Tackling negative emotions

  • It's not productive to suppress negative feelings. They burst out anyway.
  • The key is to work at avoiding them in the first place.
  • While not easy to do, being aware of what triggers them, monitoring yourself and having alternative actions available can help.
  • Begin by indentifying your most common negative emotions.
  • It is important to focus only on your 2 or 3 most common negative emotions, given that every human being will experience the full range of negative emotions at one time or another and we can't turn ourselves into emotionless machines.
  • One negative emotion or feeling is the tendency some of us have to beat ourselves for every little fault we have.
  • Use the following examples to develop your own list:
    • Anger - clouds your judgement and upsets others.
    • Anxiety - causes haste, panic and avoidable errors.
    • Pessimism - fosters underachievement and depresses others.
    • Worry - contributes to inaction and over immersion in detail.
    • Fear - makes you risk averse and submissive to others.
    • Acute sensitivity - easily hurt by criticism, defensive.

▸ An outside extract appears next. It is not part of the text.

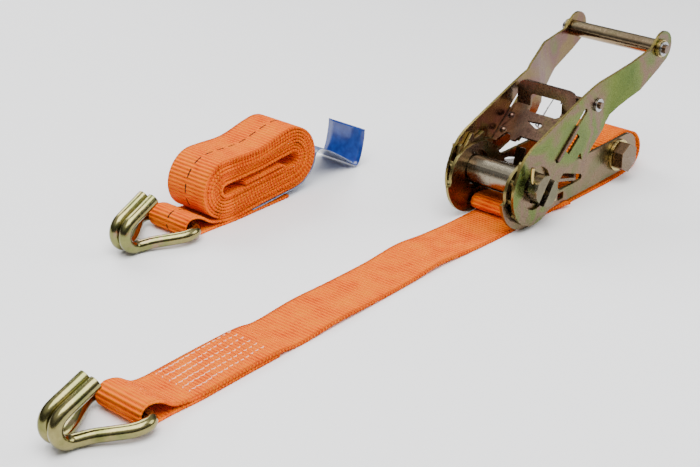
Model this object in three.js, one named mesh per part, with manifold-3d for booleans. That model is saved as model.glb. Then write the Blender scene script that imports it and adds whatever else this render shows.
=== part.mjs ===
// Ratchet tie-down set: a ratchet buckle on a short hooked strap, and a separate rolled strap with its own hook.
// Millimetres, +Z up. X runs from the short strap's hook to the buckle's tail, Y across the webbing.
// The spool axis is the line x = 0, z = axleZ. The floor is z = 0.
import * as THREE from 'three';
import Module from 'manifold-3d';

// ---------- driving dimensions ----------
const webW = 50;            // webbing width, the dimension everything else hangs on
const webT = 2.4;           // webbing thickness
const axleZ = 38;           // spool axis above the floor
const frameIn = 27.5;       // inner face of a frame plate, each side of the middle
const frameT = 3;           // frame plate thickness
const wheelIn = 30.9;       // inner face of a ratchet wheel
const wheelT = 3;           // ratchet wheel thickness
const wheelTip = 34;        // ratchet tooth tip radius
const wheelRoot = 28.5;     // ratchet tooth root radius
const toothCount = 12;
const toothPhase = 31.5;    // angle of one tooth's steep face, degrees
const handleOut = 36.8;     // outer face of a handle plate at the ring
const handleT = 2.5;        // handle plate thickness
const handleFlare = 10.7;   // how far the handle end steps outward
const ringR = 33.8;         // round end of the handle plate
const handleHoleR = 19.5;   // axle hole in the handle plate
const halfR = 12.5;         // half-round spool bar radius
const halfGap = 4.5;        // flat face of each half bar from the axis
const spoolEnd = 48;        // half bar end from the middle
const slotAngle = 51.7;     // direction of the spool slot at rest, degrees
const frameHoleR = 17.6;    // spool hole in the frame plate
const bolt = { x: 138, z: 25, r: 8, headAf: 24, headH: 10, nutH: 13 };
const sleeve = { r: 11, bore: 8.4 };
const grip = { x: 169, z: 124, r: 7.2, rodR: 4 };
const pin = { x: 88, z: 89.5, r: 3 };
const slide = { x: 28, z: 53, deg: 40 };   // inner end and direction of the drive pawl slot
const pawlT = 3;
const pawlBend = { s: 46, deg: 48, len: 23 };
const lockAt = { x: 29, z: 34.5, deg: -14.9 };
const wire = { r: 5.3 };
const coil = { r: 0.8 };

const rad = THREE.MathUtils.degToRad;
const wasm = await Module();
wasm.setup();

// ---------- helpers ----------
const meshOf = (positions, index) => {
  const g = new THREE.BufferGeometry();
  g.setAttribute('position', new THREE.Float32BufferAttribute(positions, 3));
  g.setIndex(index);
  return g;
};
const toSolid = (g) => {
  const pos = g.attributes.position.array, key = new Map(), verts = [], tri = [];
  const ids = [];
  for (let i = 0; i < pos.length; i += 3) {
    const k = `${pos[i].toFixed(4)},${pos[i + 1].toFixed(4)},${pos[i + 2].toFixed(4)}`;
    if (!key.has(k)) { key.set(k, verts.length / 3); verts.push(pos[i], pos[i + 1], pos[i + 2]); }
    ids.push(key.get(k));
  }
  const idx = g.index ? g.index.array : ids.map((_, i) => i);
  for (let i = 0; i < idx.length; i += 3) {
    const [a, b, c] = [ids[idx[i]], ids[idx[i + 1]], ids[idx[i + 2]]];
    if (a !== b && b !== c && a !== c) tri.push(a, b, c);
  }
  return new wasm.Manifold(new wasm.Mesh({
    numProp: 3, vertProperties: new Float32Array(verts), triVerts: new Uint32Array(tri),
  }));
};
const fromSolid = (m) => {
  const out = m.getMesh();
  return meshOf(Array.from(out.vertProperties), Array.from(out.triVerts));
};
const unite = (...gs) => fromSolid(gs.map(toSolid).reduce((a, b) => a.add(b)));
const cut = (a, ...bs) => fromSolid(bs.map(toSolid).reduce((s, b) => s.subtract(b), toSolid(a)));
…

Steps for tackling negative emotions

  • Notice that, when you feel negative emotions, you attribute them to causes outside yourself - ''He made me feel that way!'' or ''I'm upset because of what she said!''
  • Can you onvince yourself that no one can force you to feel anything, that you have a choice as to how you feel? It's not always easy, but it is possible to respond differently to otherwise upsetting provocations.
  • Monitor yourself- when are your 2 or 3 most unproductive emotions triggered?
  • What specifically leads you to feel this way? What can you change about the way you perceive these situations and respond to them?
  • What positive thoughts or actions can you substitute for the negative ones? For example, when criticized, instead of getting upset, can you thank the person for the feedback and ask for suggestions on how to improve next time?
  • Or, when people oppose your view, how about pointing out the benefits of their idea and asking them what they like about yours?
  • If you work with someone who is constantly critical of your ideas, get agreement to a rule: critical remarks are allowed after we list positive points.